Yum! arena deal benefits, not burdens, taxpayers
Several days ago, I read a Facebook post by a state legislator about the KFC YUM Center.
It read, in part: “The original projections were made to get the deal done. Taxpayer be damned. They understood the bonds would default but they did not care. They knew once the Yum Center was built, taxpayers would be forced by legislators and Metro Council to bail it out or there would be a massive scar in the middle of the state’s largest marquee city. They simply did not care how much taxpayers would be hurt.”
I have a lot of respect for this legislator, but his reaction is based on a lack of knowledge of how the bond issue was done and what the benefits have already been to the commonwealth and to Louisville Metro Government.
The arena is not a debt for the city or the state. It is a revenue-bond issue backed by the contracts and revenue the arena generates. The bond issue is guaranteed by Assured Guaranty, which means if there was ever a default on the bonds, it would be responsible — not the city or the state. This was a requirement the city made early on in order to approve the ordinance for the bonds.
The arena has exceeded expectations for concerts and events other than basketball. Over the last five years, Poll Star Rankings have shown that the KFC Yum! Center has averaged being the 26th best arena in the county and 56th in the world for concert ticket sales.
Convention Sports and Leisure, a Minneapolis-based economic-impact firm, did an analysis of the arena after its first four years of operation.
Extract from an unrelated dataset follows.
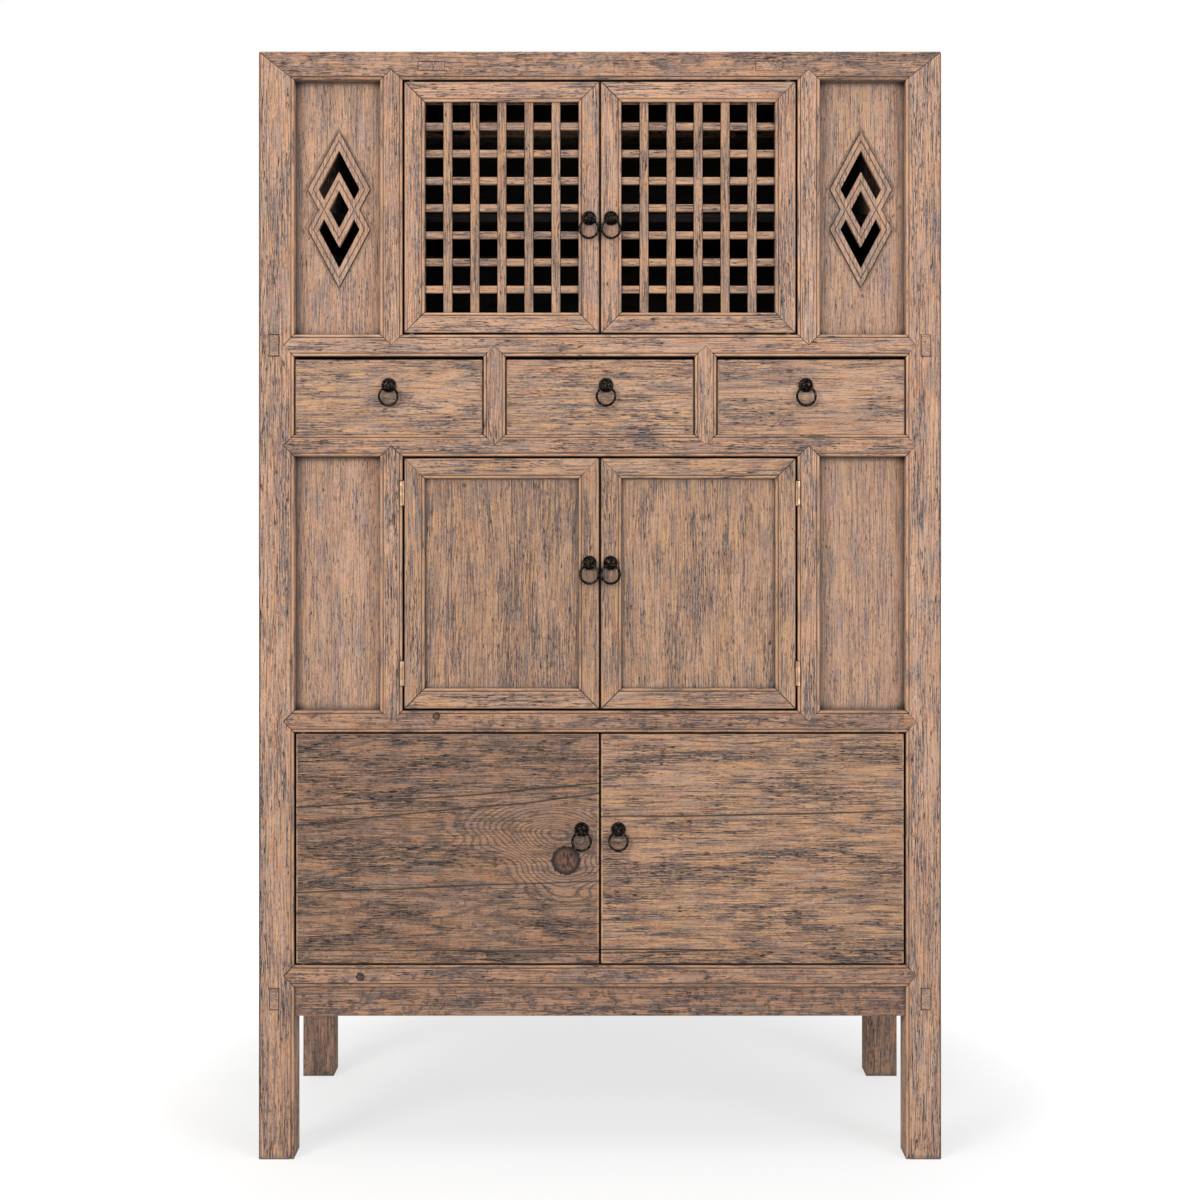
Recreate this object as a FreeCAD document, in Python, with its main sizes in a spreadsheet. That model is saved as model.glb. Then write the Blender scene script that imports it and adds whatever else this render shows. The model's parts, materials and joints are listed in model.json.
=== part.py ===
"""A Chinese book cabinet in washed elm: a mitred post and rail frame, three pairs of doors and three drawers.

The model stands on z = 0 with its front towards -y. Every sub-part is built in cabinet coordinates whose
y = 0 is the front face of the frame, and its placement then moves that face to its place in the part's frame.
The left half is modelled, and pieces of the right half are its mirror images.
"""
import FreeCAD, Part
import math
import os
import re

import Sketcher

# Driving sizes, in millimetres
SIZES = {
    # The whole cabinet
    "cabinet_width": 1140,
    "cabinet_depth": 480,
    # Heights from the floor up, one after the other
    "leg_height": 238,
    "apron_height": 50,
    "lower_opening": 389,
    "middle_opening": 425,
    "drawer_opening": 131,
    "upper_opening": 426,
    "top_rail_height": 47,
    "rail_height": 36,
    # Sections of the frame
    "post_width": 59,
    "post_depth": 54,
    "rail_depth": 40,
    "stile_width": 37,
    "divider_width": 36,
    "door_opening": 660,
    "side_rail_depth": 40,
    "side_rail_rise": 12,
    "back_rail_depth": 30,
    "apron_setback": 6,
    "apron_thickness": 18,
    # Mouldings
    "bead_width": 5,
    "bead_bevel": 1.5,
    "quirk_width": 1.5,
    "quirk_depth": 2,
    "edge_ease": 2,
    # Joinery of the frame
    "mitre_reach": 17,
    "mitre_depth": 12,
    "tenon_thickness": 10,
    "tenon_length": 24,
    "tenon_shoulder": 5,
    "stile_tenon_length": 20,
    "through_tenon_setback": 18,
    "through_tenon_thickness": 16,
    # Panels in their grooves
    "panel_setback": 22,
    "panel_thickness": 10,
    "side_panel_setback": 14,
    "back_panel_setback": 14,
    "groove_depth": 8,
    "panel_play": 1,
    # Top
    "top_panel_thickness": 12,
    "top_panel_drop": 3,
    "batten_offset": 282,
    "batten_width": 44,
    "batten_height": 27,
    "batten_tenon_height": 15,
    "batten_tenon_drop": 2,
    # Boards inside
    "board_thickness": 14,
    "shelf_rise": 216,
    "shelf_setback": 80,
    "bearer_height": 20,
    "bearer_width": 22,
    "guide_height": 24,
    "outer_guide_width": 20,
    # Carved side panels
    "hole_half_width": 34.5,
    "hole_half_height": 65.5,
    "diamond_half_width": 52,
    "diamond_half_height": 97,
    "sink_half_width": 60.5,
    "sink_half_height": 106,
    "diamond_spacing": 67.5,
    "sink_depth": 3.5,
    "diamond_rise": 3,
    "line_width": 1.6,
    "line_depth": 1.2,
    # Doors
    "door_gap": 3,
    "meeting_gap": 3,
    "door_setback": 1.5,
    "door_thickness": 22,
    "door_frame_width": 34,
    "door_mitre_depth": 8,
    "door_groove_depth": 7,
    "door_panel_setback": 8,
    "door_panel_thickness": 8,
    "plank_thickness": 20,
    "plank_strip_height": 22,
    "plank_batten_width": 30,
    "plank_batten_depth": 10,
    "plank_batten_inset": 60,
    # Wooden pivots
    "pivot_inset": 12,
    "pivot_back": 7,
    "pivot_radius": 5,
    "pivot_length": 10,
    "pivot_play": 0.4,
    # Lattice
    "upright_bars": 5,
    "cross_bars": 7,
    "upright_width": 14,
    "crossbar_width": 12,
    "upright_setback": 4,
    "crossbar_setback": 6,
    "bar_back": 16,
    "lap_setback": 11,
    # Butt hinges of the middle doors
    "hinge_height": 41,
    "hinge_inset": 38.5,
    "hinge_axis_inset": 2,
    "hinge_axis_back": 0.5,
    "knuckle_radius": 2.6,
    "knuckle_play": 0.4,
    "hinge_pin_radius": 1.2,
    "leaf_thickness": 1.2,
    "leaf_depth": 18,
    # Drawers
    "drawer_gap": 2,
    "drawer_top_gap": 6,
    "drawer_lift": 0.3,
    "drawer_front_thickness": 20,
    "drawer_length": 350,
    "drawer_side_thickness": 10,
    "drawer_side_height": 100,
    "drawer_floor_thickness": 6,
    "drawer_floor_rise": 6,
    # Ring pulls
    "boss_radius": 11.9,
    "boss_thickness": 4,
    "boss_bevel": 1.2,
    "dish_radius": 8.6,
    "dish_depth": 1.6,
    "nose_width": 6,
    "nose_wall": 2.2,
    "ring_radius": 15.4,
    "ring_wire_radius": 2.1,
    "ring_play": 0.8,
    "ring_plane": 8.4,
    "ring_pivot_drop": 3.6,
    "pin_width": 4,
    "pin_leg_thickness": 1.6,
    "pin_leg_length": 12,
    "upper_pull_offset": 18.5,
    "middle_pull_offset": 17.7,
    "lower_pull_offset": 30.7,
    "upper_pull_drop": 18.5,
    "middle_pull_rise": 34.5,
    "lower_pull_rise": 32.5,
    "drawer_pull_rise": 20,
    "centre_pull_shift": 10,
    "right_pull_shift": 9,
}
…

At that point, it had already supported an estimated 8,400 full- and part-time jobs and created $300 million in total employee earnings.
As chairman of the Louisville Arena Authority from 2005 until well into 2012, I accept full responsibility for how the arena was financed and built.
I drove almost every day for six years of construction and meetings at my own expense, leaving most mornings from Lexington at 4:45 a.m. I refused each time a free room was offered, opting to drive home to sleep in my own bed. My office was a table in the lobby of the Marriott. If a vendor or interested party wanted to have breakfast or lunch with me, I paid the bill. No arena board member received a penny of expenses for their time.
Every contract bid or negotiated was reviewed by the board in public session and then posted on the arena website. The bond document, well over 300 pages, was written by bond attorneys in Louisville and New York who had to sign off on the numbers and wording as to their accuracy.
On page 158, it shows sales-tax receipts for Louisville and the state from 1990 to 2006. Louisville had averaged growth of 7.05 percent; the state 6.28 percent. The number used to project the tax-increment-financing growth in the Arena TIF District was less than those percentages, in order to be conservative.
Mayor Jerry Abramson and Councilman Jim King believed the city would benefit more from requiring a guaranteed amount, as opposed to collecting the increase in local property and occupational tax revenues from the district.
The point is, the figures were not made up or pulled out of the air. Yet, no one saw the worst recession since the Great Depression coming before the arena construction was finished and after the bonds were issued.
Now, with the opening of another 2,000 downtown hotel rooms in Louisville during the next 18 months, the amount of additional revenue from the growth of property and occupational taxes will exceed the guarantee the city makes for debt service for the bonds. Also, I don’t think the Omni would have been built without the arena first being there.
The current chairman of the authority, Scott Cox, is doing an outstanding job in his volunteer role. The whole reason he and the authority wanted to revise the TIF term is because it would allow the debt to be refinanced at a much lower rate of interest, therefore saving a great deal on debt service.
Once the bonds are paid off, the TIF goes away.
The continued success of the arena is important to Kentucky. Louisville is the economic engine of the state; 40 percent of all tax revenues generated by the city go to help the rest of the state.
So, as Louisville goes, so goes the commonwealth.
Jim Host, founding chairman of the Louisville Arena Authority, is a former state secretary of commerce.